この記事の連載

60~80秒の長いワンカットにロトスコープの魅力が凝縮

──実際に制作するにあたり、大変だったのはどんなところでしたか?

 実写とアニメーションのワンカットの長さの違いです。

 普通の商業アニメだと、ワンカットは長くても6〜7秒くらいで、短いと1秒未満というものもザラです。でも山下監督はワンカットが12秒くらいが普通で、長いと30〜60秒くらいのもあったりしたので、戸惑いました。 

 アニメーションは一般的に1カットの中で意図しない、矛盾がないように美しく描く技術が求められます。なのでワンカットの尺が長くなればなるほど、アニメーターさんの負担が増えるのですが、『化け猫あんずちゃん』では最長で80秒のワンカットがありました。
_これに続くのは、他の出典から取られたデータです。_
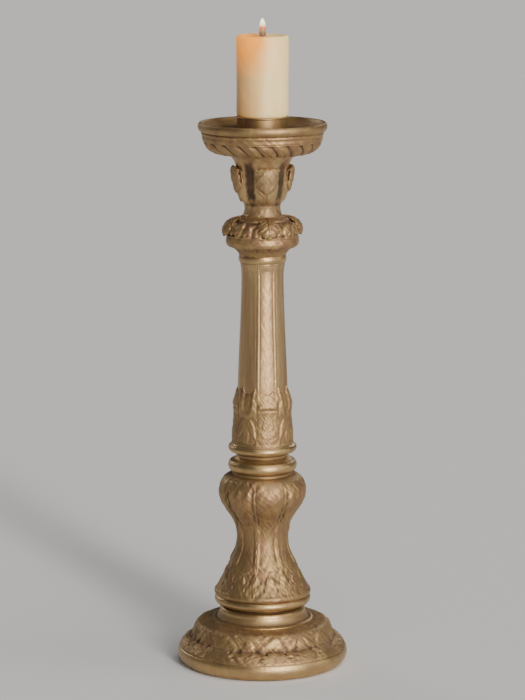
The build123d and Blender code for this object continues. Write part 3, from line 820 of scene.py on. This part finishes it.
def worn(name, dark, light, metallic, rough, scale, grain_depth):
    """A plain worn surface: two colours in blotches, with grain."""
    material, tree, shader = nodes_of(name)
    place = object_place(tree)
    cloud = noise(tree, place, scale, 5, 0.65)
    tree.links.new(ramp(tree, cloud, (0.35, dark), (0.65, light)), shader.inputs["Base Color"])
    shader.inputs["Metallic"].default_value = metallic
    tree.links.new(ranged(tree, cloud, 0.3, 0.7, rough, rough + 0.2), shader.inputs["Roughness"])
    bumped(tree, shader, noise(tree, place, scale * 6, 4), grain_depth)
    return material


antique = brass("brass_antique", (0.44, 0.29, 0.130), 1.0, 0.48, 0.0)
aged = brass("brass_aged", (0.395, 0.258, 0.116), 1.0, 0.48, 0.0)
# Painted light: a brighter, less tarnished copy of the cast brass for the knop, whose front faces a little
# downwards and catches less light
painted_light_brass = brass("brass_painted_light", (0.56, 0.385, 0.185), 0.75, 0.44, 0.0)
drawn = brass("brass_drawn", (0.49, 0.335, 0.165), 0.45, 0.36, 0.3, stretch=0.06, warmth=1.5)
polished = brass("brass_polished", (0.50, 0.34, 0.155), 0.5, 0.34, 0.8)
sheet_brass = brass("brass_sheet", (0.38, 0.255, 0.112), 0.95, 0.44, 0.4)
steel = worn("steel_worn", (0.34, 0.34, 0.35), (0.52, 0.52, 0.53), 1.0, 0.3, 60, 0.0001)
iron = worn("iron_cast", (0.05, 0.045, 0.04), (0.09, 0.075, 0.06), 0.6, 0.6, 90, 0.0006)
felt = worn("felt_green", (0.02, 0.045, 0.025), (0.035, 0.07, 0.04), 0.0, 0.85, 260, 0.0008)
char = worn("wick_charred", (0.02, 0.016, 0.013), (0.09, 0.06, 0.04), 0.0, 0.7, 500, 0.0003)


# ---------------------------------------------------------------- the pieces

def install(piece, material, node, body="stick"):
    """Gives a piece its material and its body, and puts it in its node's place."""
    piece.data.materials.append(material)
    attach(piece, body)
    if node:
        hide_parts(node)


place_camera()
place_floor()
place_lights()

# Cast and turned sections: where each starts and ends, the rows and columns of its grid, and its ornament
sections = {
    "foot_rim": (low("foot_rim"), low("foot_dome"), 60, 360, None),
    "foot_dome": (low("foot_dome"), high("foot_dome"), 96, 780, dome_relief),
    "foot_collar": (high("foot_dome"), low("bell_ring"), 60, 300, None),
    "bell_ring": (low("bell_ring"), high("bell_ring"), 50, 300, None),
    "baluster": (high("bell_ring"), low("lower_annulet"), 172, 460, baluster_relief),
    "lower_annulet": (low("lower_annulet"), high("lower_annulet"), 60, 256, None),
    "upper_annulet": (high("lower_annulet"), low("leaf_cup"), 60, 256, None),
    "leaf_cup": (low("leaf_cup"), high("leaf_cup"), 130, 500, leaf_cup_relief),
    "necking_ring": (low("necking_ring"), low("capital_body"), 40, 256, None),
    "capital_body": (low("capital_body"), low("knop_body"), 110, 480, capital_relief),
    "knop_body": (low("knop_body"), low("drip_bowl"), 110, 300, knop_relief),
    "drip_bowl": (low("drip_bowl"), high("drip_bowl"), 84, 720, bowl_relief),
}
# The knop takes the brighter brass, which stands in for light on it
cast_brass = {"baluster": aged, "knop_body": painted_light_brass}
for node, (bottom, top, rows, columns, relief) in sections.items():
    if node == "leaf_cup":
        # Its top is notched, so its outside is read between two notches, and its bore is plain
        clear_of_ends = np.linspace(bottom + 0.02 * MM, top - 0.02 * MM, 40)
        outside = silhouette(node, FACE_STEP / 2, clear_of_ends)
        inside = [(CUP_BORE * MM, top), (CUP_BORE * MM, bottom)]
    else:
        outside, inside = outline(node, bottom, top)
    if node == "knop_body":
        # Its troughs cut deep, so its inside is a straight bore of the smallest radius
        inside[:, 0] = inside[:, 0].min()
    piece = turned(f"{node}_cast", smooth(outside), inside, rows, columns, relief)
    if relief:
        install(piece, cast_brass.get(node, antique), node)
    else:
        piece.data.set_sharp_from_angle(angle=CREASE)
        install(piece, polished, node)

# Shaft: a drawn tube, whose bore narrows towards its top
shaft_low, shaft_high = low("leaf_cup"), low("necking_ring")
bore_low, bore_high = 24 * MM, 20 * MM
tube = silhouette("shaft", FACE_STEP / 2, np.linspace(shaft_low, shaft_high, 60))
bore = [
    (bore_high, shaft_high),
    ((bore_low + bore_high) / 2, (shaft_low + shaft_high) / 2),
    (bore_low, shaft_low),
]
install(turned("shaft_cast", smooth(tube, 4), bore, 180, 480, shaft_relief), drawn, "shaft")


def knop_leaf_width(t):
    """Half the width of a knop leaf: broad where it bends over, and round at its tip."""
    return 5.0 + 9.5 * rise(t, 0, 0.4) - 12.0 * np.clip((t - 0.62) / 0.38, 0, 1) ** 5


def petal_width(t):
    """Half the width of a capital petal: widest past its middle, and blunt at its tip."""
    return 4.5 + 10.0 * np.sin(math.pi * np.clip(t, 0, 1) ** 1.3) ** 0.8 - 4.2 * t**8


# Knop leaves: each climbs the vase, bends outwards under the bowl and hangs down to a blunt tip
leaf_reach, leaf_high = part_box("knop_leaves")[1].x, high("knop_leaves")
climb = np.linspace(low("knop_leaves") + 0.5 * MM, leaf_high - 7 * MM, 12)
wall = silhouette("knop_body", 0, climb) + [1.2 * MM, 0]
bend = np.array([
    (-4.0, -3.0), (-2.8, -1.2), (-1.2, -1.8), (-0.3, -5.0), (0, -9),
    (-0.9, -15), (-2.2, -20), (-3.6, -26), (-5.6, -31),
]) * MM + [leaf_reach, leaf_high]
leaf = blade(
    smooth(np.vstack([wall, bend]), 6, 3.0), knop_leaf_width, lobes=7, depth=0.75,
    body=lambda t: 2.4 - 1.9 * rise(t, 0.42, 0.56),
    hug=lambda t: 1.4 - 4.6 * rise(t, 0.42, 0.62),
    lining=lambda t: 5.2 * rise(t, 0.5, 0.62) - 3.0 * rise(t, 0.86, 1.0),
)
# Painted light: the leaves take the knop's brighter brass too
install(leaves("knop_leaves_cast", leaf, LEAVES), painted_light_brass, "knop_leaves")

# Capital petals: each follows its CAD petal down, and turns in at its tip
petal_low, petal_high = low("capital_leaves"), high("capital_leaves")
share_down = np.clip(np.linspace(0.06, 1, 22) ** 2, 0.004, 0.99)
spine = silhouette("capital_leaves", 0, petal_high - (petal_high - petal_low) * share_down)
spine = np.vstack([spine, spine[-1] + [-1.6 * MM, -0.4 * MM], spine[-1] + [-2.9 * MM, 0.6 * MM]])
petal = blade(
    smooth(spine, 6, 2.0), petal_width, lobes=4, depth=1.2,
    body=lambda t: 2.0 + 1.6 * rise(t, 0.2, 0.6),
    hug=lambda t: 0.6 + 3.2 * rise(t, 0.1, 0.5),
    slope=0.3,
)
install(leaves("capital_leaves_cast", petal, LEAVES), antique, "capital_leaves")

# Dish and cup: spun sheet, whose whole outline comes from the frame
for node in ("drip_dish", "candle_cup"):
    loop = seam(node)
    closed = smooth(np.vstack([loop, loop[:1]]), 4)
    piece = turned(f"{node}_sheet", closed[:-1], closed[-1:], 150, 300)
    piece.data.set_sharp_from_angle(angle=CREASE)
    install(piece, sheet_brass, node, "drip_dish")

# Candle: a used wax pillar, a little thinner than its CAD solid, with a shallow pool round its wick
foot, top = low("candle"), high("candle")
shrunk, tapered = 0.9 * MM, 0.4 * MM
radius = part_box("candle")[1].x - shrunk
cup_depth = (high("candle_cup") - foot) / MM
wick_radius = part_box("wick")[1].x
foot_side = np.array([
    (1.7, 0), (1.7, cup_depth), (0.9, cup_depth + 0.4), (0.2, cup_depth + 1.0), (0, cup_depth + 2),
]) * [-MM, MM] + [radius - tapered, foot]
lip = np.array([
    (0, 6), (0, 5), (0.2, 3.2), (0.8, 1.6), (1.9, 0.5), (3.4, 0.1),
    (5.2, 0.5), (8, 1.6), (14, 2.8), (21, 3.2), (25, 3.1),
]) * -MM + [radius, top]
side = np.linspace(foot_side[-1], lip[0], 12)[1:-1]
pool = [(wick_radius, top - 2.6 * MM)]
pillar = smooth(np.vstack([foot_side, side, lip, pool]), 8, 0.8)
hole = [(wick_radius, foot + 0.48 * (top - foot)), (5.2 * MM, foot)]


def wax_relief(phi, s, r, z):
    """Slight unevenness of a used candle, most at its lip."""
    soft = grain(phi, z, 4, 60, 51)
    above_cup = rise(z, foot / MM + 19, foot / MM + 24)
    at_lip = rise(z, top / MM - 3, top / MM)
    return 0.25 * soft * above_cup - 0.5 * (soft + 0.5) * at_lip


wax = wax_material(top, reach=42 * MM)
install(turned("candle_wax", pillar, hole, 150, 200, wax_relief), wax, "candle", "candle")


def twist(phi, s, r, z):
    """Three strands that wind round each other."""
    return 0.25 * np.abs(np.cos(1.5 * phi - 1.3 * z)) - 0.3


# Wick: charred above the wax
wick_high = high("wick")
stem = [
    (wick_radius, low("wick")),
    (wick_radius, wick_high - 0.8 * MM),
    (0.5 * wick_radius, wick_high - 0.1 * MM),
    (0.05 * MM, wick_high),
]
wick = turned("wick_braid", smooth(stem), [(0.05 * MM, low("wick"))], 200, 24, twist)
install(wick, char, "wick", "candle")

# Flame: a slender drop round the top of the wick
flame_low, flame_high = top - 1.5 * MM, wick_high + 7 * MM
t = np.linspace(0, 1, 30)
swell = 4.1 * MM * np.clip(1 - t**2.6, 0, 1) ** 0.62 * (0.92 + 0.08 * np.sin(math.pi * t))
drop = np.column_stack([np.maximum(swell, 0.02 * MM), flame_low + t * (flame_high - flame_low)])
core = [(0.01 * MM, flame_high - 1 * MM), (0.01 * MM, flame_low + 1 * MM)]
flame = turned("flame", drop, core, 60, 48)
install(flame, flame_material(flame_low, flame_high), None, "candle")

# The CAD nodes that stay: felt under the foot, an iron ballast ring, and steel for the rest
carried = {"foot_pad": felt, "ballast_ring": iron}
for name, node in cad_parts.items():
    node.data.materials.clear()
    node.data.materials.append(carried.get(name, steel))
 かりんちゃんの複雑な感情が描かれているカットがあるのですが、ワンカットのなかでかりんちゃんの揺れ動く感情の高まりが長尺でていねいに描かれていて、これまでにない挑戦的なカットだと感じました。

──ワンカットの尺が長いというのは、実写の撮り方なんですか?

 これは実写がというより、山下監督の味だと思います。山下監督はお芝居を大事にされている方なので、お芝居を見せるためにカットを割らない、という選択をされることが多々あります。

 あまり長いと、途中でカット割りしようかという話も出るんですが、ワンカットで見せたほうが芝居が伝わると判断したときには長くなります。アニメとしては、尺がのびるほど作業が大変になるのはわかっていても、一緒に編集をして間近で山下監督が演出したカットを見ると、「ここは割らないほうがいいよね」と思えてしまう場面も多くありました。そんなふうに、お芝居の良さを勉強できたことも、今回の貴重な体験でした。

──人間が人間を演じるのではなく、人間が化け猫を演じる、というのは実写だとハードルが高いように感じます。

 そうですね。そこは、あんずちゃんを演じてくださった森山(未來)さんの存在が大きいと思います。

 山下さんは監督を務めた『苦役列車』で森山さんとご一緒されたときから、その身体能力の高さに注目されていたそうです。あんずちゃんをロトスコープで、という企画がもちあがったときから、あんずちゃんを演じてもらうなら森山さんがいいと思っていたとお聞きしました。

 あんずちゃんは猫でありながら、冴えない37歳のおじさんでもあり、その両方のバランスを森山さんはすごくいいあんばいで出してくださったなと思いました。

森山未來さんは動きに“ノイズ”がないとアニメーターの間で話題に

──実写からアニメ化する際に、猫であるあんずちゃんと、人間であるかりんちゃんではやり方が異なるのですか?

 やり方は同じですが、デザイン的に変えざるを得ないところはあります。たとえば森山さんは細身なので、あんずちゃんにするには等身も形状もかなり変えていますが、かりんちゃんにかんしては、五藤(希愛)さんの体型や髪型をほぼそのまま活かしてアニメ化しています。

 ただ、森山さんはダンサーだからなのか、お芝居に余計な動きがまったくありませんでした。作画をする上でノイズのない動きをされているので、すごく絵を起こしやすかった。これはほかのアニメーターさんたちもみな絶賛していました。

 五藤さんは、あの年齢じゃないとできない表情や動きをしてくれたので、それをいい形で絵でも表現できたと思っています。

──かりんちゃんは原作にはないキャラクターです。映画オリジナルのキャラクターをつくった経緯とこだわりを教えてください。

 あんずちゃんはインパクトのあるキャラクターではありますが、どっしりとしていて物語を動かすキーパーソンにはなりません。長編映画としてみせる場合には、もうひとり引っかき回す強いキャラクターが必要だという話は最初から出ていました。

 そのなかで、山下さんと「ちょっと不機嫌な女の子っていいよね」という意見が出て、親子げんかの末にお寺に置いていかれる11歳の女の子・かりんというキャラクターが生まれました。

 あと、原作にも登場するキャラクターですが、ロトスコープによってオリジナルキャラのような新鮮味が出せたのは、池照町(いけてるちょう)の地元の男の子2人組です。子役の役者さんたちが演じたのですが、昭和の子どもと違って手足が長いうえ、「ヤンキー座り」に慣れていないので、アンバランスなぎこちない動きが逆に独特の味を出していて。それが絵としても表現できたので、非常に面白いニュアンスが出せたなと思っています。